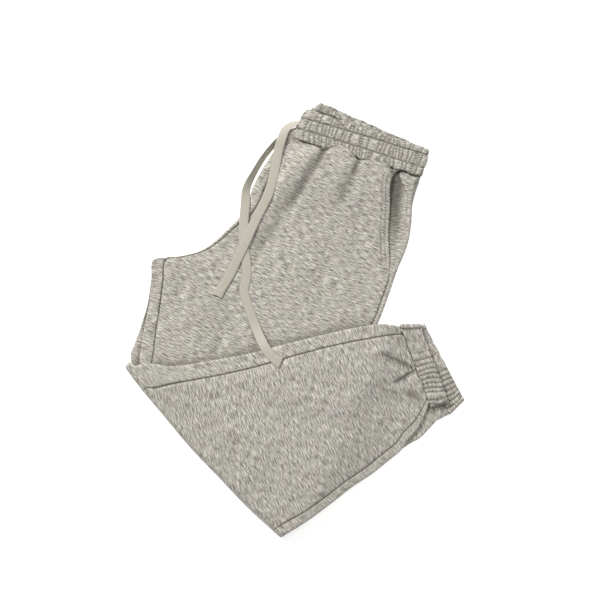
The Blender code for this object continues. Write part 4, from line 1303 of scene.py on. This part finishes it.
def cuff(name, line, lines, node):
    """A flat ring of doubled cloth round a leg's end, open at the hem."""
    radius = CUFF_THICK / 2
    seam_from, seam_to, hem_from, hem_to = (np.array(p, float) for p in line[:4])
    share = np.linspace(0, 1, CUFF_ROWS + 1)[:, None]
    start = seam_from + (hem_from - seam_from) * share
    end = seam_to + (hem_to - seam_to) * share
    width = np.hypot(*(end - start).T)[:, None]
    arc = np.linspace(np.pi / 2, 3 * np.pi / 2, 12)
    run = np.linspace(0, 1, CUFF_RUN + 2)[1:-1]
    across = np.concatenate([radius + radius * np.cos(arc) + 0 * width,
                             radius + (width - 2 * radius) * run,
                             width - radius - radius * np.cos(arc[::-1]),
                             radius + (width - 2 * radius) * run[::-1]], 1)
    rise = np.concatenate([-np.sin(arc), -np.ones(CUFF_RUN),
                           -np.sin(arc[::-1]), np.ones(CUFF_RUN)])
    side = np.concatenate([np.cos(arc), np.zeros(CUFF_RUN),
                           -np.cos(arc[::-1]), np.zeros(CUFF_RUN)])
    where = across / width
    swayed = where + 0.012 * np.sin(share * 4 + 9 * where)
    folds, near = pillows(swayed * CUFF_LONG, np.array(lines) * CUFF_LONG, 0.8)
    tight = smooth((where - 0.3) / 0.12)
    arch = (4 * np.clip(share, 0.02, 0.98) * (1 - np.clip(share, 0.02, 0.98))) ** 0.3
    relief = arch * (0.3 + 1.9 * folds * (0.4 + 0.6 * tight)) - 0.5
    # Painted shade in the valleys between the cuff's pillows, darker where the elastic is tight
    groove = 0.78 * near * (0.25 + 0.75 * tight)
    spot = start[:, None] + (end - start)[:, None] * where[..., None]
    out_across = (end - start) / width
    spot = spot + out_across[:, None] * (side * relief)[..., None]
    lowest = rest(spot[..., 0], spot[..., 1]) + line.height
    z = np.maximum(lowest + radius + rise * (radius + relief), lowest + FLAT_UNDERSIDE)
    points = np.concatenate([spot, z[..., None]], -1)
    steps = np.hypot(np.diff(across[0]), radius * np.diff(rise))
    around = np.concatenate([[0], np.cumsum(steps)])
    flat = np.stack([around + 0 * share, share * CUFF_STRIP + 0 * around], -1)
    points = np.concatenate([points, points[:, :1]], 1)
    flat = np.concatenate([flat, flat[:, -1:] + (1.0, 0.0)], 1)
    groove = np.concatenate([groove, groove[:, :1]], 1)
    piece = cloth(name, [turned_over(points, flat, groove)], wall=CUFF_WALL)
    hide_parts(node)
    return piece


left_cuff = cuff("left_elastic_cuff", LEFT_CUFF, LEFT_VALLEYS, "left_cuff")
right_cuff = cuff("right_elastic_cuff", RIGHT_CUFF, RIGHT_VALLEYS, "right_cuff")

# %% [markdown]
# ## Pockets
# Each pocket has a bag of the same cloth behind its opening. In the left one it shows as
# the facing between the pocket's edge and the side seam, lying under the edge and with
# shade painted on it next to the edge. The right pocket is closed in the pile.

# %% Pocket facings
POCKET_DEPTH = 44.0      # how far in from the leg's edge the facing reaches
POCKET_TUCK = 4.5        # and how far in it starts, under the back's lip
FACING_WALL = 1.0
UNDER_FRONT = 2.7        # the left facing's depth under the top of the leg
RIGHT_FACING = 3.3       # the right facing's height above the table


def facing(level, left_leg):
    """Points of a pocket bag, its inner end hidden in the leg, and the shade painted next to the
    pocket's edge.
    """
    place = even_places(table_points(LEGS), 0.1, CROTCH, 2.5)[:, None]
    edge = width_of(LEGS, place) - read(LEGS, "inset_r", place) * left_leg
    across = edge - POCKET_DEPTH + (POCKET_DEPTH - POCKET_TUCK) * np.linspace(0, 1, 26)
    place = place + 0 * across
    x, y, height = on_legs(place, across, level, 1.0 if left_leg else 0.0,
                           3.0 if left_leg else 0.0)
    if left_leg:
        from_edge = edge - across
        height = height + 1.4 * smooth((22 - from_edge) / 10) * smooth((place - 2) / 1.5)
        height = height + ripple(3 * x, 2 * y)
    # Painted shade on the facing next to the pocket's edge, which shades it; it does not lower
    # the facing
    depth_and_shade = 0.8 * smooth((edge - 8 - across) / 14) * smooth((7.5 - place) / 5)
    return np.stack([x, y, height], -1), np.stack([x + 0.2 * y, y + POCKET_FLAT], -1), depth_and_shade


left_pocket = cloth("left_pocket_facing", [turned_over(*facing(STACK - UNDER_FRONT, True))],
                    wall=FACING_WALL)
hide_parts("left_pocket")
right_pocket = cloth("right_pocket_facing", [turned_over(*facing(RIGHT_FACING, False))],
                     wall=FACING_WALL)
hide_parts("right_pocket")

# %% [markdown]
# ## Topstitching
# Two rows hold the pocket's edge. At this scale a stitch is a small grain of thread in the
# groove that it has pulled. The rows through the elastic are lost between its gathers.

# %% Stitches
STITCH_PITCH = 3.4
STITCH_LONG = 2.5
STITCH_THICK = 0.7
STITCH_LIFT = 0.25       # how far a stitch's middle stands off the cloth


def stitch_row(name, line, pitch, long, thick):
    """A row of small stitches along points in mm."""
    steps = np.linalg.norm(np.diff(line, axis=0), axis=1)
    travelled = np.concatenate([[0], np.cumsum(steps)])
    shape = bmesh.new()
    for here in np.arange(pitch / 2, travelled[-1], pitch):
        spot = Vector([np.interp(here, travelled, line[:, k]) for k in range(3)])
        ahead = Vector([np.interp(here + 1, travelled, line[:, k]) for k in range(3)])
        turn = (ahead - spot).to_track_quat("X", "Z").to_matrix().to_4x4()
        grain = bmesh.ops.create_icosphere(shape, subdivisions=1, radius=1)["verts"]
        bmesh.ops.scale(shape, vec=(long / 2 * MM, thick / 2 * MM, thick / 2 * MM),
                        verts=grain)
        bmesh.ops.transform(shape, matrix=turn, verts=grain)
        bmesh.ops.translate(shape, vec=spot * MM, verts=grain)
    piece = finish_piece(shape, name, thread)


place = even_places(table_points(LEGS), POCKET_FROM + 0.1, POCKET_TO - 0.2, 1.5)
for number, inward in enumerate(POCKET_ROWS):
    edge = left_front_sides(place)[1]
    line = left_front_point(place, edge - inward)[0]
    line[:, 2] += STITCH_LIFT
    stitch_row(f"pocket_topstitch_{number + 1}", line, STITCH_PITCH, STITCH_LONG, STITCH_THICK)

# %% [markdown]
# ## Facts of the cloth
# Each sheet's cloth area is printed beside the size that it was cut to: its largest width
# and length, and its area where it isn't a rectangle.

# %% Sheets
pieces_cut = [
    (left_front, (0.30, 0.62), 0.122),
    (left_back, (0.32, 0.62), 0.138),
    (right_front, (0.31, 1.06), 0.208),
    (right_back, (0.34, 1.06), 0.242),
    (left_shin, (0.30, 0.48), 0.083),
    (waistband, (0.80, 0.052), None),
    (left_cuff, (0.28, 0.035), None),
    (right_cuff, (0.25, 0.03), None),
    (left_pocket, (0.04, 0.18), None),
    (right_pocket, (0.04, 0.18), None),
]
for piece, size, area in pieces_cut:
    whole = piece.evaluated_get(bpy.context.evaluated_depsgraph_get()).to_mesh()
    print(piece.name, "cloth", round(sum(f.area for f in whole.polygons) / 2, 4), "m2,",
          "cut", round(area or size[0] * size[1], 4))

####

> _WRITTEN EXERCISE_
Quote the material exactly, leaving nothing out.

> _CORRECT RESULT_
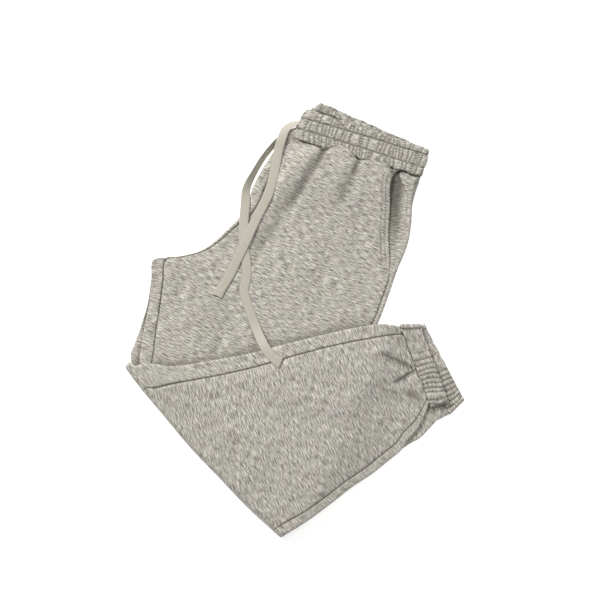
The Blender code for this object continues. Write part 4, from line 1303 of scene.py on. This part finishes it.
def cuff(name, line, lines, node):
    """A flat ring of doubled cloth round a leg's end, open at the hem."""
    radius = CUFF_THICK / 2
    seam_from, seam_to, hem_from, hem_to = (np.array(p, float) for p in line[:4])
    share = np.linspace(0, 1, CUFF_ROWS + 1)[:, None]
    start = seam_from + (hem_from - seam_from) * share
    end = seam_to + (hem_to - seam_to) * share
    width = np.hypot(*(end - start).T)[:, None]
    arc = np.linspace(np.pi / 2, 3 * np.pi / 2, 12)
    run = np.linspace(0, 1, CUFF_RUN + 2)[1:-1]
    across = np.concatenate([radius + radius * np.cos(arc) + 0 * width,
                             radius + (width - 2 * radius) * run,
                             width - radius - radius * np.cos(arc[::-1]),
                             radius + (width - 2 * radius) * run[::-1]], 1)
    rise = np.concatenate([-np.sin(arc), -np.ones(CUFF_RUN),
                           -np.sin(arc[::-1]), np.ones(CUFF_RUN)])
    side = np.concatenate([np.cos(arc), np.zeros(CUFF_RUN),
                           -np.cos(arc[::-1]), np.zeros(CUFF_RUN)])
    where = across / width
    swayed = where + 0.012 * np.sin(share * 4 + 9 * where)
    folds, near = pillows(swayed * CUFF_LONG, np.array(lines) * CUFF_LONG, 0.8)
    tight = smooth((where - 0.3) / 0.12)
    arch = (4 * np.clip(share, 0.02, 0.98) * (1 - np.clip(share, 0.02, 0.98))) ** 0.3
    relief = arch * (0.3 + 1.9 * folds * (0.4 + 0.6 * tight)) - 0.5
    # Painted shade in the valleys between the cuff's pillows, darker where the elastic is tight
    groove = 0.78 * near * (0.25 + 0.75 * tight)
    spot = start[:, None] + (end - start)[:, None] * where[..., None]
    out_across = (end - start) / width
    spot = spot + out_across[:, None] * (side * relief)[..., None]
    lowest = rest(spot[..., 0], spot[..., 1]) + line.height
    z = np.maximum(lowest + radius + rise * (radius + relief), lowest + FLAT_UNDERSIDE)
    points = np.concatenate([spot, z[..., None]], -1)
    steps = np.hypot(np.diff(across[0]), radius * np.diff(rise))
    around = np.concatenate([[0], np.cumsum(steps)])
    flat = np.stack([around + 0 * share, share * CUFF_STRIP + 0 * around], -1)
    points = np.concatenate([points, points[:, :1]], 1)
    flat = np.concatenate([flat, flat[:, -1:] + (1.0, 0.0)], 1)
    groove = np.concatenate([groove, groove[:, :1]], 1)
    piece = cloth(name, [turned_over(points, flat, groove)], wall=CUFF_WALL)
    hide_parts(node)
    return piece


left_cuff = cuff("left_elastic_cuff", LEFT_CUFF, LEFT_VALLEYS, "left_cuff")
right_cuff = cuff("right_elastic_cuff", RIGHT_CUFF, RIGHT_VALLEYS, "right_cuff")

# %% [markdown]
# ## Pockets
# Each pocket has a bag of the same cloth behind its opening. In the left one it shows as
# the facing between the pocket's edge and the side seam, lying under the edge and with
# shade painted on it next to the edge. The right pocket is closed in the pile.

# %% Pocket facings
POCKET_DEPTH = 44.0      # how far in from the leg's edge the facing reaches
POCKET_TUCK = 4.5        # and how far in it starts, under the back's lip
FACING_WALL = 1.0
UNDER_FRONT = 2.7        # the left facing's depth under the top of the leg
RIGHT_FACING = 3.3       # the right facing's height above the table


def facing(level, left_leg):
    """Points of a pocket bag, its inner end hidden in the leg, and the shade painted next to the
    pocket's edge.
    """
    place = even_places(table_points(LEGS), 0.1, CROTCH, 2.5)[:, None]
    edge = width_of(LEGS, place) - read(LEGS, "inset_r", place) * left_leg
    across = edge - POCKET_DEPTH + (POCKET_DEPTH - POCKET_TUCK) * np.linspace(0, 1, 26)
    place = place + 0 * across
    x, y, height = on_legs(place, across, level, 1.0 if left_leg else 0.0,
                           3.0 if left_leg else 0.0)
    if left_leg:
        from_edge = edge - across
        height = height + 1.4 * smooth((22 - from_edge) / 10) * smooth((place - 2) / 1.5)
        height = height + ripple(3 * x, 2 * y)
    # Painted shade on the facing next to the pocket's edge, which shades it; it does not lower
    # the facing
    depth_and_shade = 0.8 * smooth((edge - 8 - across) / 14) * smooth((7.5 - place) / 5)
    return np.stack([x, y, height], -1), np.stack([x + 0.2 * y, y + POCKET_FLAT], -1), depth_and_shade


left_pocket = cloth("left_pocket_facing", [turned_over(*facing(STACK - UNDER_FRONT, True))],
                    wall=FACING_WALL)
hide_parts("left_pocket")
right_pocket = cloth("right_pocket_facing", [turned_over(*facing(RIGHT_FACING, False))],
                     wall=FACING_WALL)
hide_parts("right_pocket")

# %% [markdown]
# ## Topstitching
# Two rows hold the pocket's edge. At this scale a stitch is a small grain of thread in the
# groove that it has pulled. The rows through the elastic are lost between its gathers.

# %% Stitches
STITCH_PITCH = 3.4
STITCH_LONG = 2.5
STITCH_THICK = 0.7
STITCH_LIFT = 0.25       # how far a stitch's middle stands off the cloth


def stitch_row(name, line, pitch, long, thick):
    """A row of small stitches along points in mm."""
    steps = np.linalg.norm(np.diff(line, axis=0), axis=1)
    travelled = np.concatenate([[0], np.cumsum(steps)])
    shape = bmesh.new()
    for here in np.arange(pitch / 2, travelled[-1], pitch):
        spot = Vector([np.interp(here, travelled, line[:, k]) for k in range(3)])
        ahead = Vector([np.interp(here + 1, travelled, line[:, k]) for k in range(3)])
        turn = (ahead - spot).to_track_quat("X", "Z").to_matrix().to_4x4()
        grain = bmesh.ops.create_icosphere(shape, subdivisions=1, radius=1)["verts"]
        bmesh.ops.scale(shape, vec=(long / 2 * MM, thick / 2 * MM, thick / 2 * MM),
                        verts=grain)
        bmesh.ops.transform(shape, matrix=turn, verts=grain)
        bmesh.ops.translate(shape, vec=spot * MM, verts=grain)
    piece = finish_piece(shape, name, thread)


place = even_places(table_points(LEGS), POCKET_FROM + 0.1, POCKET_TO - 0.2, 1.5)
for number, inward in enumerate(POCKET_ROWS):
    edge = left_front_sides(place)[1]
    line = left_front_point(place, edge - inward)[0]
    line[:, 2] += STITCH_LIFT
    stitch_row(f"pocket_topstitch_{number + 1}", line, STITCH_PITCH, STITCH_LONG, STITCH_THICK)

# %% [markdown]
# ## Facts of the cloth
# Each sheet's cloth area is printed beside the size that it was cut to: its largest width
# and length, and its area where it isn't a rectangle.

# %% Sheets
pieces_cut = [
    (left_front, (0.30, 0.62), 0.122),
    (left_back, (0.32, 0.62), 0.138),
    (right_front, (0.31, 1.06), 0.208),
    (right_back, (0.34, 1.06), 0.242),
    (left_shin, (0.30, 0.48), 0.083),
    (waistband, (0.80, 0.052), None),
    (left_cuff, (0.28, 0.035), None),
    (right_cuff, (0.25, 0.03), None),
    (left_pocket, (0.04, 0.18), None),
    (right_pocket, (0.04, 0.18), None),
]
for piece, size, area in pieces_cut:
    whole = piece.evaluated_get(bpy.context.evaluated_depsgraph_get()).to_mesh()
    print(piece.name, "cloth", round(sum(f.area for f in whole.polygons) / 2, 4), "m2,",
          "cut", round(area or size[0] * size[1], 4))